Looking Back at 2020

Dec 31, 2020 | News

On the eve of 2021, we are reflecting on all that has happened over the course of this tumultuous year. The COVID-19 quarantine has led to a new wave of violence in Colombia. According to Indepaz, there were 90 massacres in 2020, the highest rate in 15 years, as well as 309 human rights defenders killed.  

In the face of this and the challenge of the “new normal,” our team has worked hard to provide virtual accompaniment however we can: connecting with community leaders, supporting their self-protection strategies, and drawing attention to the human rights abuses that are occurring across the country. 

Some of our accomplishments in 2020: 

-Co-authoring a report for the Colombian Truth Commission titled, “From the Beginning to the End: The United States in the Colombian Armed Conflict.” 

-A Webinar series featuring community leaders from across Colombia about the impact of COVID-19 on human rights. 

-Virtual workshops on human rights mechanisms and new self-protection strategies in the midst of the pandemic for leaders from 16 Colombian communities

Our partners have also seen trials and tribulations, but continue to build peace and defend human rights:  

-The Peace Community of San José de Apartadó celebrated its 23rd birthday this year. We were saddened to hear of the death of one of their long-time leaders, Renato Areiza, last month. They continue to face the threat of paramilitaries and violence, and are also organizing a legal battle against a ruling that bars them from mentioning the military in their public communiques. 
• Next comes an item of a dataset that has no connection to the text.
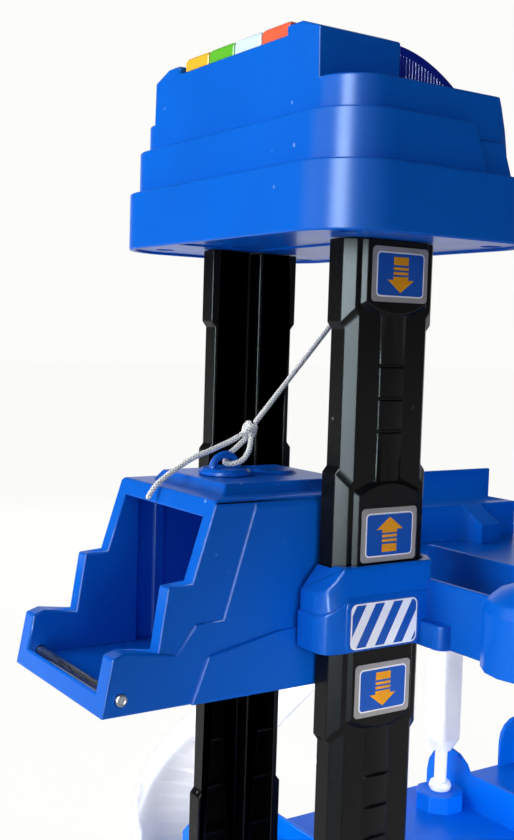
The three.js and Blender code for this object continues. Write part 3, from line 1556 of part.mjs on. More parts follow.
addPiece("cord_eyelet", lathe([
  [eyelet.bore, baseBottom - eyelet.flangeThick - seatGap / 2],
  [eyelet.flange, baseBottom - eyelet.flangeThick - seatGap / 2],
  [eyelet.flange, baseBottom - seatGap / 2], [eyelet.radius, baseBottom - seatGap / 2],
  [eyelet.radius, baseTop + eyelet.lip], [eyelet.bore, baseTop + eyelet.lip],
  [eyelet.bore, baseBottom - eyelet.flangeThick - seatGap / 2],
], cordX, 0, 0, smallSteps), white);

export default garage;
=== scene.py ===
import json
import math

import bmesh
import bpy
from mathutils import Matrix, Vector
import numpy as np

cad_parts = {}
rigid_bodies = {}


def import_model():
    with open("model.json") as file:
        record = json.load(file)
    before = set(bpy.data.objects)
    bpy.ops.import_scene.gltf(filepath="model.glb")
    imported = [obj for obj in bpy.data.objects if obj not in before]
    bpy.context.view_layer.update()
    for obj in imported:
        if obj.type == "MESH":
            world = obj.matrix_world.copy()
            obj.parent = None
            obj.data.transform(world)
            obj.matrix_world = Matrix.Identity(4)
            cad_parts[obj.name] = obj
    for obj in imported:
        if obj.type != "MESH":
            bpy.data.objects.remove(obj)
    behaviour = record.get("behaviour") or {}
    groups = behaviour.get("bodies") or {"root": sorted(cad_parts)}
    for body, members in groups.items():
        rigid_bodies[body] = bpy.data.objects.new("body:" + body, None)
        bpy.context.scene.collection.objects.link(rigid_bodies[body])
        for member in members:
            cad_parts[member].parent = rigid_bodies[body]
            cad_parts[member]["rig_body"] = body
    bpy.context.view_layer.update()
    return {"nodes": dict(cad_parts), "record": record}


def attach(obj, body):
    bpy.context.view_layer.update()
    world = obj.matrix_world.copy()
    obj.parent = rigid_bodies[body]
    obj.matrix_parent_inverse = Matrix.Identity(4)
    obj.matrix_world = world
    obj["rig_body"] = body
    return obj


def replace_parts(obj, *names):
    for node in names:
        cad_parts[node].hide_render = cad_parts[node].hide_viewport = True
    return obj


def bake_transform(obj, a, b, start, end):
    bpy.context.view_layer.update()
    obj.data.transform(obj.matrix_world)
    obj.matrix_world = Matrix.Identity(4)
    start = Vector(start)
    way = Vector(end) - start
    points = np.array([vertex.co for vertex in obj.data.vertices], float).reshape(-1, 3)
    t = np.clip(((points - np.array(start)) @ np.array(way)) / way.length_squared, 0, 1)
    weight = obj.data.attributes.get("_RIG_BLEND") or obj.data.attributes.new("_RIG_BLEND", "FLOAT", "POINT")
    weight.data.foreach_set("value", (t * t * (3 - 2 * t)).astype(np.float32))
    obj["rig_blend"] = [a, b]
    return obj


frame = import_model()
MM = 0.001
nodes = frame["nodes"]
slot_of = {row["node"]: row["material_slot"] for row in frame["record"]["subparts"]}
scene = bpy.context.scene
scene.view_settings.view_transform = "Standard"

# Camera, in the photograph's place, for an image of 514 by 840
EYE = Vector((-0.2233, -0.3067, 0.2283))
LOOK = Vector((0.5515, 0.8310, -0.0718)).normalized()
UP_HINT = Vector((0.0145, 0.0765, 0.9969))
FOCAL_PIXELS = 1125.7
IMAGE_HEIGHT = 840
SENSOR = 36


def make_camera():
    data = bpy.data.cameras.new("camera")
    data.sensor_width = SENSOR
    data.lens = SENSOR * FOCAL_PIXELS / IMAGE_HEIGHT
    data.clip_start = 0.01
    data.clip_end = 20
    camera = bpy.data.objects.new("camera", data)
    scene.collection.objects.link(camera)
    right = LOOK.cross(UP_HINT).normalized()
    up = right.cross(LOOK)
    camera.matrix_world = Matrix([
        [right.x, up.x, -LOOK.x, EYE.x],
        [right.y, up.y, -LOOK.y, EYE.y],
        [right.z, up.z, -LOOK.z, EYE.z],
        [0, 0, 0, 1],
    ])
    scene.camera = camera


make_camera()


# Meshes
def add_mesh(name, verts, faces, materials=(), indices=None, smooth=True):
    mesh = bpy.data.meshes.new(name)
    mesh.from_pydata([tuple(v) for v in verts], [], faces)
    for material in materials:
        mesh.materials.append(material)
    if indices:
        mesh.polygons.foreach_set("material_index", indices)
    mesh.polygons.foreach_set("use_smooth", [smooth] * len(mesh.polygons))
    mesh.update()
    piece = bpy.data.objects.new(name, mesh)
    scene.collection.objects.link(piece)
    return piece


SPLINE_SPLITS = 40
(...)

La Esperanza was able to recuperate their legal representation and have elected a provisional Board of Directors, a huge step forward in regaining the rights over their ancestral lands.

-The Mapiripán Association in Defense of the Environment have focused on protecting and strengthening their crops, from cacao to pineapple. They also continue to organize a response to bring home the 6 small-scale farmers who were detained in May under false allegations.

-In San Jose de León they are working on plans to protect the forests in the area while also cultivating native crops.

-In Blanquita Murrí they have suffered from threats against several signers of the peace agreement and social leaders, but they continue to work on community building processes and to demand compliance with basic rights.